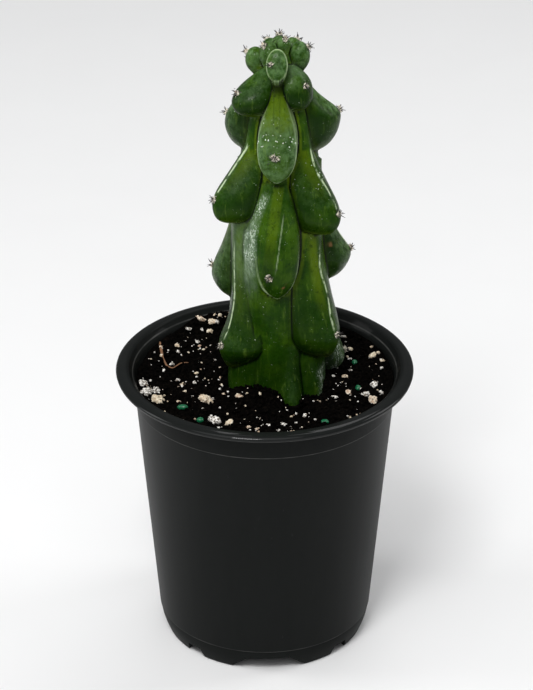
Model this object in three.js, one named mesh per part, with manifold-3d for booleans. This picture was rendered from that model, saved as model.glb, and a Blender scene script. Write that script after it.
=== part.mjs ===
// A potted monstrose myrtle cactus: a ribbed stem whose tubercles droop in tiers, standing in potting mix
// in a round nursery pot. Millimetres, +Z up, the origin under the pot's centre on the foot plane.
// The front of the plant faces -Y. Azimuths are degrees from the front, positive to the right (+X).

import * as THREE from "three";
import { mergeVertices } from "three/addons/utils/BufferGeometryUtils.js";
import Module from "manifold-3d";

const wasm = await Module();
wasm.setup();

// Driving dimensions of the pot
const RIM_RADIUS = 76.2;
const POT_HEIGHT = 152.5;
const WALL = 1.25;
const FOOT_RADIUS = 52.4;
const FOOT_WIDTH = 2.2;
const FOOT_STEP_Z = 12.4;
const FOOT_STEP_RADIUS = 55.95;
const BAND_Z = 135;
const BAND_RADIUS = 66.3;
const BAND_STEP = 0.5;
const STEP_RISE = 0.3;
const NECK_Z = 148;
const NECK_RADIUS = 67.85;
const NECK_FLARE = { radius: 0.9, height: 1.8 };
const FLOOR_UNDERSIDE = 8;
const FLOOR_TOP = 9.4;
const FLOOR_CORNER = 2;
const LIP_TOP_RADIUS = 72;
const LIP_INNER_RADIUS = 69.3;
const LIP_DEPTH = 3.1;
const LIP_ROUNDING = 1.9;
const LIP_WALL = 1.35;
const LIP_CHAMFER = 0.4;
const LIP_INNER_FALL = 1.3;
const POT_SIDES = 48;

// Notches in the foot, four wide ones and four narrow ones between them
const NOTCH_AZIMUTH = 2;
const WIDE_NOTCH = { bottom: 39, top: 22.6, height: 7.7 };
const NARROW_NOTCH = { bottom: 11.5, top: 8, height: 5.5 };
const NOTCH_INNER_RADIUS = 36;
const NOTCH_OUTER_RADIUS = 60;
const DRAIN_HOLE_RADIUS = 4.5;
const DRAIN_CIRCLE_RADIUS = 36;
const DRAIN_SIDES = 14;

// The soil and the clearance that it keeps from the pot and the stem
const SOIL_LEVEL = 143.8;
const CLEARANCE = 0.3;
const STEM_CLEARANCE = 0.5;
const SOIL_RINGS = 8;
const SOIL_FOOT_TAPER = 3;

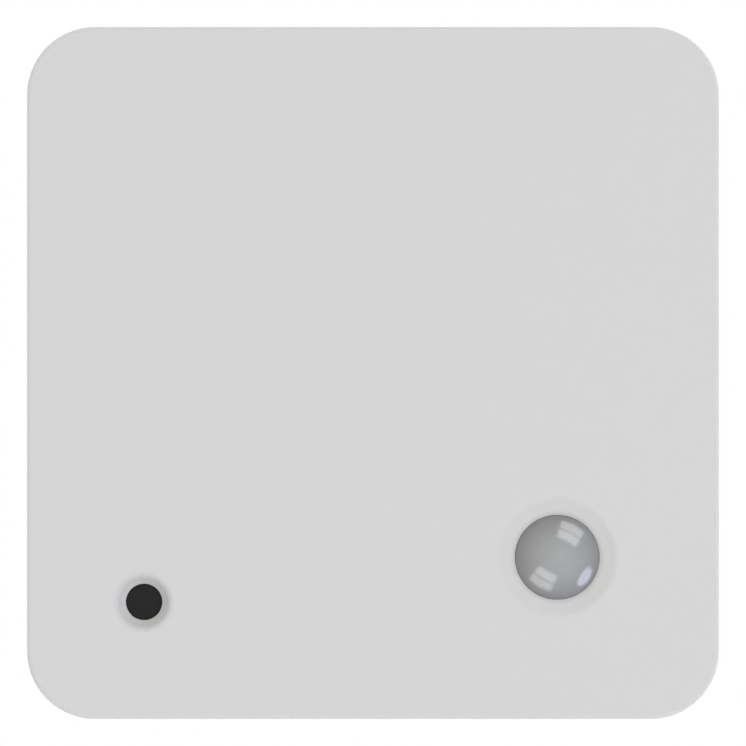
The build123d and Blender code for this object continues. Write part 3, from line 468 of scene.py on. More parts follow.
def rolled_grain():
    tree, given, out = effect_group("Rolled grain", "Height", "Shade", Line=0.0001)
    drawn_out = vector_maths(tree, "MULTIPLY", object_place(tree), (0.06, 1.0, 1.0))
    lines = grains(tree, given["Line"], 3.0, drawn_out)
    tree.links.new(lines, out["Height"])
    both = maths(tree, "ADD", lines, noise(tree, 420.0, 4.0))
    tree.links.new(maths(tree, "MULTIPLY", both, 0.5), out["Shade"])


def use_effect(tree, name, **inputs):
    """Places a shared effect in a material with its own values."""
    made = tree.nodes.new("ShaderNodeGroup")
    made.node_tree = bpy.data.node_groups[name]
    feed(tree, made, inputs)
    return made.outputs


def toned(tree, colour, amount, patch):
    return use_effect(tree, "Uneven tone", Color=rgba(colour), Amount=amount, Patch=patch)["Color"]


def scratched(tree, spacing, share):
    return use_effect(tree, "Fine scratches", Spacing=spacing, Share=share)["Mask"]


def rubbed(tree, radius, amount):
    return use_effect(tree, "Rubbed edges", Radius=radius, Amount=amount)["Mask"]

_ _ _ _

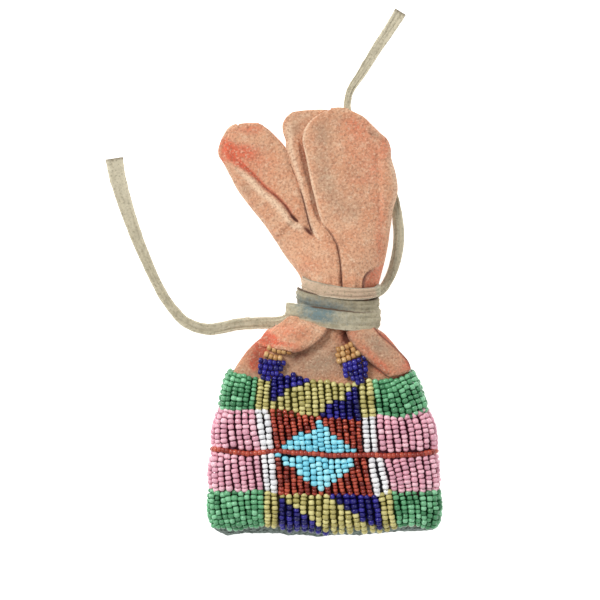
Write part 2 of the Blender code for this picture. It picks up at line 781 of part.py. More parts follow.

_ _ _ _

• **Exercise**: From the records above, copy out the line with "Model this object", the line with "const SOIL_FOOT_TAPER = 3;", and every line between them, word for word.

• **Expected output**:
Model this object in three.js, one named mesh per part, with manifold-3d for booleans. This picture was rendered from that model, saved as model.glb, and a Blender scene script. Write that script after it.
=== part.mjs ===
// A potted monstrose myrtle cactus: a ribbed stem whose tubercles droop in tiers, standing in potting mix
// in a round nursery pot. Millimetres, +Z up, the origin under the pot's centre on the foot plane.
// The front of the plant faces -Y. Azimuths are degrees from the front, positive to the right (+X).

import * as THREE from "three";
import { mergeVertices } from "three/addons/utils/BufferGeometryUtils.js";
import Module from "manifold-3d";

const wasm = await Module();
wasm.setup();

// Driving dimensions of the pot
const RIM_RADIUS = 76.2;
const POT_HEIGHT = 152.5;
const WALL = 1.25;
const FOOT_RADIUS = 52.4;
const FOOT_WIDTH = 2.2;
const FOOT_STEP_Z = 12.4;
const FOOT_STEP_RADIUS = 55.95;
const BAND_Z = 135;
const BAND_RADIUS = 66.3;
const BAND_STEP = 0.5;
const STEP_RISE = 0.3;
const NECK_Z = 148;
const NECK_RADIUS = 67.85;
const NECK_FLARE = { radius: 0.9, height: 1.8 };
const FLOOR_UNDERSIDE = 8;
const FLOOR_TOP = 9.4;
const FLOOR_CORNER = 2;
const LIP_TOP_RADIUS = 72;
const LIP_INNER_RADIUS = 69.3;
const LIP_DEPTH = 3.1;
const LIP_ROUNDING = 1.9;
const LIP_WALL = 1.35;
const LIP_CHAMFER = 0.4;
const LIP_INNER_FALL = 1.3;
const POT_SIDES = 48;

// Notches in the foot, four wide ones and four narrow ones between them
const NOTCH_AZIMUTH = 2;
const WIDE_NOTCH = { bottom: 39, top: 22.6, height: 7.7 };
const NARROW_NOTCH = { bottom: 11.5, top: 8, height: 5.5 };
const NOTCH_INNER_RADIUS = 36;
const NOTCH_OUTER_RADIUS = 60;
const DRAIN_HOLE_RADIUS = 4.5;
const DRAIN_CIRCLE_RADIUS = 36;
const DRAIN_SIDES = 14;

// The soil and the clearance that it keeps from the pot and the stem
const SOIL_LEVEL = 143.8;
const CLEARANCE = 0.3;
const STEM_CLEARANCE = 0.5;
const SOIL_RINGS = 8;
const SOIL_FOOT_TAPER = 3;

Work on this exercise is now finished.